El tema del “velo” femenino es una cuestión de estado, que canaliza otros reclamos y revela el clima social y político de cada momento. Su uso es obligatorio para todas las mujeres, ya sean iraníes o extranjeras. Mohsen, novio de Forouzan, de ideas liberales y contrario a la cultura islámica, se agarra la cabeza cuando ve que la turista argentina está por subirse a un taxi y tiene la cabeza descubierta: “¡Rosana, el hiyab!” En las calles de las principales ciudades, el tipo de cobertura utilizada define la pertenencia ideológica de las mujeres. Las más jóvenes y liberales usan un pañuelo que apenas les cubre la parte posterior de la cabeza; la mayoría prefiere el hiyab (“protege” la cabellera y el cuello), las religiosas se ponen el chador (cubre todo el cuerpo menos los ojos y parte de la cara) y las ultra ortodoxas el burka (todo el cuerpo), que es minoritario. En el inconsciente de muchas de ellas está el recuerdo de Vida Mohaved, la joven que en diciembre de 2017 colgó su hiyab en un palo de la plaza pública y comenzó a ondearlo en señal de protesta. Fue detenida y luego liberada, pero miles de mujeres la imitaron y formaron el grupo “Chicas de la Calle Revolución Islámica” (por la avenida Enghelab, “revolución” en farsí, donde sucedió el incidente). La madre de Forouzan recuerda que 50 años atrás, en tiempos de Reza Pahlevi, la protesta consistía en hacer precisamente lo contrario: las jóvenes progresistas, islámicas o no, se ponían el hiyab en la vía pública para desafiar al Sha, que había prohibido su uso en su intento de occidentalizar el país.
Eran otros tiempos, claro. En aquel momento las ideas marxistas y el islamismo (a priori, en las antípodas) cerraban filas contra la dictadura del Sha, bendecida por las potencias occidentales, especialmente Estados Unidos, porque con los dólares de la venta de petróleo Reza Pahlevi les compraba armas. El sincretismo entre las ideas marxistas y las islámicas se resolvió así: el teórico Abolhasan Bani Sadr demostró mediante citas del Corán que la propiedad privada es exclusividad de Dios, con lo cual Irán debía nacionalizar las empresas que esclavizaban a los trabajadores.
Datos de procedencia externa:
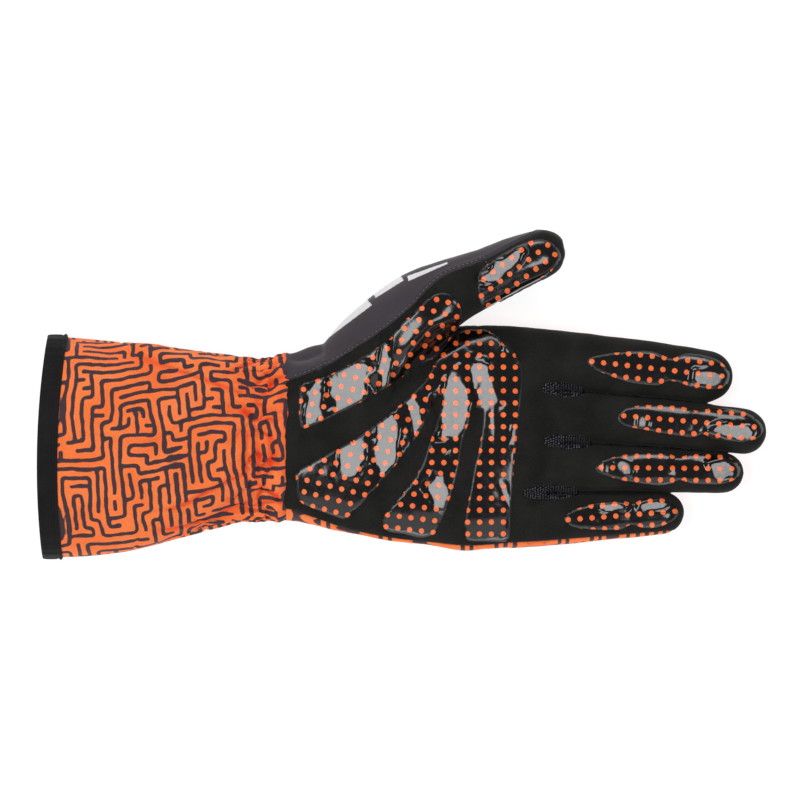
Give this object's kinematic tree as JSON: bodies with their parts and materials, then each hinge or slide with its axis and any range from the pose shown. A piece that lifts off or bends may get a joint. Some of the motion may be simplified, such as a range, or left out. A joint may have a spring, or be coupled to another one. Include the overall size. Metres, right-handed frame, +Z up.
{
  "type": "driving glove",
  "caption": "Left-hand kart driving glove lying palm up, with a long printed gauntlet, suede palm, mesh finger sides and dotted silicone grips.",
  "frame": {"origin": "on the surface under the middle of the whole glove's bounding box", "axes": "+X from the gauntlet towards the fingertips, +Y towards the thumb side, +Z up out of the palm"},
  "size_m": [0.3104, 0.1392, 0.0346],
  "materials": {
    "knit_binding": "matte",
    "printed_cloth": "matte",
    "suede": "suede",
    "charcoal_cloth": "matte",
    "mesh_knit": "matte",
    "silicone": "glossy"
  },
  "bodies": {
    "root": {"hem_band": "knit_binding", "gauntlet": "printed_cloth", "palm_panel": "suede", "back_panel": "printed_cloth", "thumb_back": "charcoal_cloth", "fourchette_index_middle": "mesh_knit", "fourchette_middle_ring": "mesh_knit", "fourchette_ring_little": "mesh_knit", "grip_thenar": "silicone", "grip_palm": "silicone", "grip_thumb": "silicone", "grip_index": "silicone", "grip_middle": "silicone", "grip_ring": "silicone", "grip_little": "silicone"}
  },
  "joints": []
}
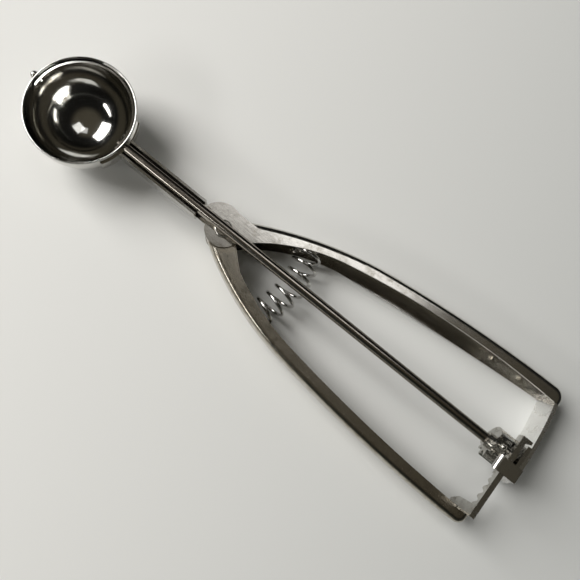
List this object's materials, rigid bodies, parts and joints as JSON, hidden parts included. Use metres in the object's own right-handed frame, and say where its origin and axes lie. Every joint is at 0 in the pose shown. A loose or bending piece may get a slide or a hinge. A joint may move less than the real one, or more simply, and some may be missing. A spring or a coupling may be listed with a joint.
{
  "type": "lever ice cream scoop",
  "caption": "Squeeze-handle ice cream scoop: a round bowl with a swinging blade that a rack and pinion turn when the two channel handles are pressed together.",
  "frame": {"origin": "centre of the bounding box in plan, at the lowest point of the bowl", "axes": "+X along the spindle from the bowl to the handles' tail, +Y towards the fixed handle, +Z out of the open bowl"},
  "size_m": [0.2374, 0.066, 0.0308],
  "materials": {
    "polished_steel": "mirror polished stainless steel",
    "handle_steel": "polished stainless sheet",
    "rod_steel": "drawn stainless rod",
    "gear_steel": "stamped steel, plated",
    "rivet_steel": "pressed steel, plated",
    "spring_steel": "bright spring wire"
  },
  "bodies": {
    "frame": {"bowl": "polished_steel", "bowl_saddle": "polished_steel", "front_pivot_pin": "polished_steel", "neck_channel": "polished_steel", "neck_rivet": "rivet_steel", "fixed_handle": "handle_steel", "bridge_plate": "handle_steel", "bridge_rivets": "rivet_steel", "tail_bracket": "handle_steel", "bracket_rivets": "rivet_steel", "pivot_rivet": "rivet_steel", "pivot_spacer": "rod_steel", "pivot_washer": "rivet_steel", "spring_seat_fixed": "rivet_steel", "return_spring": "spring_steel"},
    "lever": {"lever_handle": "handle_steel", "spring_seat_lever": "rivet_steel", "rack": "gear_steel", "rack_rivets": "rivet_steel"},
    "spindle": {"spindle": "rod_steel", "scraper": "polished_steel", "pinion": "gear_steel", "pinion_pin": "rivet_steel", "shaft_end_ring": "rivet_steel"}
  },
  "joints": [
    {"name": "lever_squeeze", "type": "hinge", "parent": "frame", "child": "lever", "pos_m": [-0.02725, -0.0015, 0.0102], "axis": [0, 0, 1], "range_deg": [0, 6.54], "stiffness_Nm_per_rad": 1.7, "springref_deg": -8.59, "deforming": ["return_spring"]},
    {"name": "spindle_turn", "type": "hinge", "parent": "frame", "child": "spindle", "pos_m": [-0.02725, -0.0015, 0.0208], "axis": [1, 0, 0], "range_deg": [-161, 0]}
  ],
  "couplings": [
    {"joint": "spindle_turn", "follows": "lever_squeeze", "ratio": -24.473}
  ]
}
Su demostración resultó mucho más efectiva para los musulmanes que las teorías de Karl Marx expuestas en El Capital. Cuando triunfó la revolución de febrero de 1979, muchos de los estudiantes de izquierda que habían sido fundamentales en la sublevación contra la monarquía terminaron purgados por el mismo régimen que habían ayudado a levantar.
Se va terminando el viaje y Malek, cocinero gourmet, remisero eventual y fan de Mohsen Namjoo y Ali Azimi (dos notables músicos iraníes alternativos), ocupa el viaje de regreso de las ruinas de Persépolis para convencer a los turistas argentinos de que prueben el vino de Shiraz, “el más rico del mundo” (el consumo de alcohol está prohibido en Irán y puede acarrear una multa de 350 dólares y sesenta latigazos). También ofrece porro. Pero los turistas declinan la invitación y se dejan llevar, en cambio, al monumental parque-mausoleo de Hafez-e Shirazi, donde una multitud se reúne diariamente para visitar la tumba del poeta clásico persa y algunos, que visten muy sencillamente, leen su poesía en voz alta, más de 700 años después de su muerte; y a los turistas se les hace un nudo en la garganta. Porque no entienden lo que dicen pero perciben el orgullo de este pueblo milenario, tantas veces vapuleado, tantas veces sobreviviente.